Exact file sizes and EOF:

One of the major differences between CP/M 2 and ISIS is how this OS's handle the size of files and where a text file ends. ISIS knows the exact size of any file in bytes just like modern OS's. CP/M 2 counts the number of 128 byte records for a file, which will cause problems with text files not ending with the last record boundary. As a convention every program writing text files appends a CTRL-Z character at the end of the file and every program reading text files needs to stop when this EOF mark was read.

If one just compiles a PL/M source under ISIS emulation the following will happen:

	0>:f1:plm80 :f3:load.plm

	ISIS-II PL/M-80 COMPILER V3.1
	PL/M-80 COMPILATION COMPLETE.    117 PROGRAM ERROR(S)

	0>type :f3:load.lst
	...
	...
	258   2      CALL BOOT;
 	259   2      END LOADCOM;
 	260   1      END;
	*** ERROR #2, STATEMENT #260, NEAR 'END',   UNPRINTABLE ASCII CHARACTER
	*** ERROR #2, STATEMENT #260, NEAR 'END',   UNPRINTABLE ASCII CHARACTER
	...
	...

The compiler doesn't stop at the final END statement, it reads the whole file and generates this error messages, caused by CTRL-Z characters terminating the last record.
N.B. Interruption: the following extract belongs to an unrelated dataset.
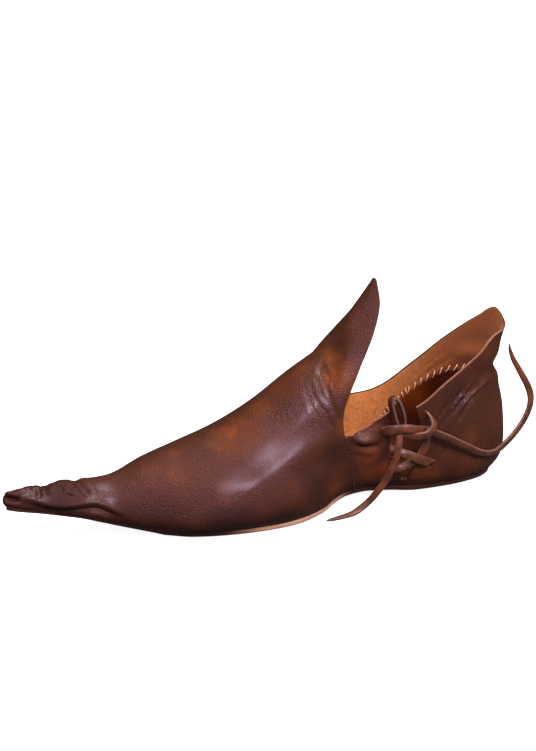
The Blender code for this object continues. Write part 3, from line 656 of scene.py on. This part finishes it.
for finish in (grain, flesh, cut):
    upper.data.materials.append(finish.material)
wall = thicken(upper, WALL)
wall.vertex_group = thin.name
wall.material_offset = 1
wall.material_offset_rim = 2
cutters = []
for hole in LACE_HOLES:
    centre = in_metres(on_side(hole.x, hole.z))
    bpy.ops.mesh.primitive_cylinder_add(vertices=20, radius=0.5 * MM, depth=8 * WALL * MM, location=centre,
                                        rotation=(math.radians(90), math.radians(hole.lean), 0))
    cutter = bpy.context.object
    cutter.scale = (HOLE_WIDE, HOLE_TALL, 1)
    cutter.data.materials.append(cut.material)
    boolean = upper.modifiers.new("lace_hole", "BOOLEAN")
    boolean.object = cutter
    boolean.operation = "DIFFERENCE"
    boolean.solver = "EXACT"
    boolean.material_mode = "TRANSFER"
    cutters.append(cutter)
soften_edges(upper, UPPER_EDGE)
finish_mesh(upper)
for cutter in cutters:
    bpy.data.objects.remove(cutter, do_unlink=True)
upper.data.set_sharp_from_angle(angle=SHARP_FROM)
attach(upper, "root")
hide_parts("upper")

# The sole is a single piece of thicker, undyed leather, sewn to the upper inside out, so that its edge
# turns up to meet the upper all round. The edge is bare along the waist and stained elsewhere. It
# rises under the point, and its upper side is dark with wear.
SOLE_TURN, SOLE_TURN_SHARE = 7.0, 0.4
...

To overcome this problem Intel added a tool named SETEOF to the ISIS-II emulation. Sounds good, but doesn't work out of the box, the problem still exists after running SETEOF on a source file. A disassembly of this program shows what it does: A DRI standard BDOS ignores the value in the S1 FCB field of the last record, one also needs a modified BDOS to make this working. This probably is BDOS.MOD inluded with isx, but I haven't tested this, because this implementation has one another problem. Some CP/M editors won't fill the rest of the last record completely with CNTL-Z characters, they write only one and the rest of the record is some random garbage. So searching backwards still will fail on such files.

So instead I wrote another little utility named FIXEOF, which seeks to the last record of a file, searches forwards for the first CNTL-Z and fills the whole record from there with carriage return characters. This solution always works regardless which BDOS or editor is used.